I took a refresher course followed by 5 sea dives and studying in the afternoons. Each morning we'd be up at 6am riding over the surf in motorised dingies out to the offshore reefs and in the evening laughing about and drinking with new diving friends from Johannesburg and Pretoria. Mariza, Mel, Tammy, Andy, Steve and Adrian.

The area is famous for it's marine diversity and large reef formations including channels, towers and cliffs to swim through. During the week I saw a white tip Shark of about 2 metres, several turtles, a lion fish, lots of rays and plentifull colourfull varieties of trumpet fish, angel, butterfly, starfish and nudibranks slugs.
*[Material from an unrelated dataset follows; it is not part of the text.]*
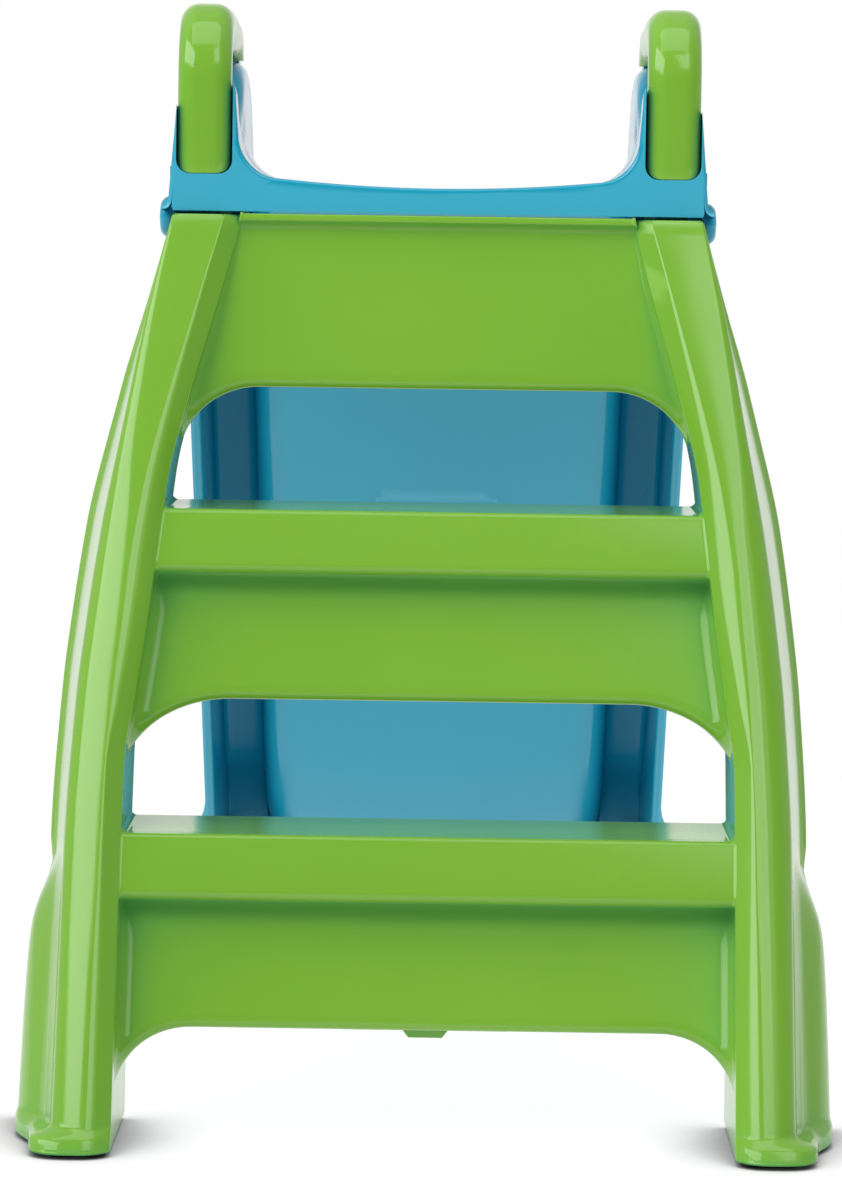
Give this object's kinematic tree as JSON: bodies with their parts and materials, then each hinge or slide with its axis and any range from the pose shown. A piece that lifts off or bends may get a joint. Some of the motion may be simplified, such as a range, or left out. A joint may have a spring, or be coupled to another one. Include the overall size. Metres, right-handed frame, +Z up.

I passed the course fine but don't wasn't really given sufficient instruction because the staff were overworked over Easter break.


durban street


From here I caught the bus on down the coast to the large busy streets of Durban with it's African & Indian holiday flavour. West street running through the main shopping area combines modern department stores and take aways with space on the wide pavements built with permanent stalls for African street sellers and so you have the modern world coexisitng with traditional street sellers. Apple carts on street corners, Indian spices and telepone tables where you can make a call.


durban street

I next stopped for a week relaxing and making friends at Jungle Monkeys in Port St Johns on the Transkei or Wild Coast. The Transkei is a subtropical area of mostly unspoilt natural beauty. Rainforest, cliffs, gorges, river estuaries and the power of the sea against beach and rock, to me this was the closest yet I have found to paradise and I was sad to leave.

The area remains undeveloped partly due the difficult hilly terrain and was designated independent status as a homeland for blacks under the apartheid era. It is also the region where both Walter Sisulu and Nelson Mandela grew up.

During the week I went on a couple of Rikky's nature hikes exploring the surrounding forests, rivers, ridge views and canoeing back along the river to the estuary. Rikky is a great character and has been dedicating the last six years to taking hikers on laid back educational walks. He knows the area so well that he shows you where a frog has layed her eggs on a leaf, how long a particular spider has been in one spot or explains how a strangling fig is killing another tree. Through his eyes the forest becomes a magical inspiring place to be.

I had chance to hire a mountain bike for a few hours and test myself on the hilly terrain running through the rural villages and township. The hostel there offers free surf boards and lessons too, so twice I headed out into the surf to find that all i could do was kneel in front of the waves, but still a great thrill. The second time out I was the only person on 2nd beach, surfing at 7am. It was a beautifull morning with the sun rising over the cliffs and warming me as I battled away in the surf like a true amateur.


view from table mountain

I've now been in Cape Town for a couple of days and met up again with Anke whom I met in Maputo as she's been working here for an adventure company. With her friends Lara, Invin and Marlene we went clubbing one night and drove out exploring the local wine region and mountain passes that in the Winter weather here reminds me of Scotland in the Summer.


cape town waterfront


cape town's swell


robin isand tour


mandela's cell

Pass outside Cape Town

Lara, Marlene and Anke in Greyton

Today we visited the District 6 museum which used to be a vibrant but poor multicultural area near the centre of town. But the area was completely flattened under the apartheid era and it's black residents forced out to less desirable areas that now form parts of the huge townships built of corrugated iron that extend for kilomet res out of the city. Many of these areas are without running water, electricity or sewerage in sharp contrast to the affluent white lifestyle, although still inexpensive in comparison to the UK.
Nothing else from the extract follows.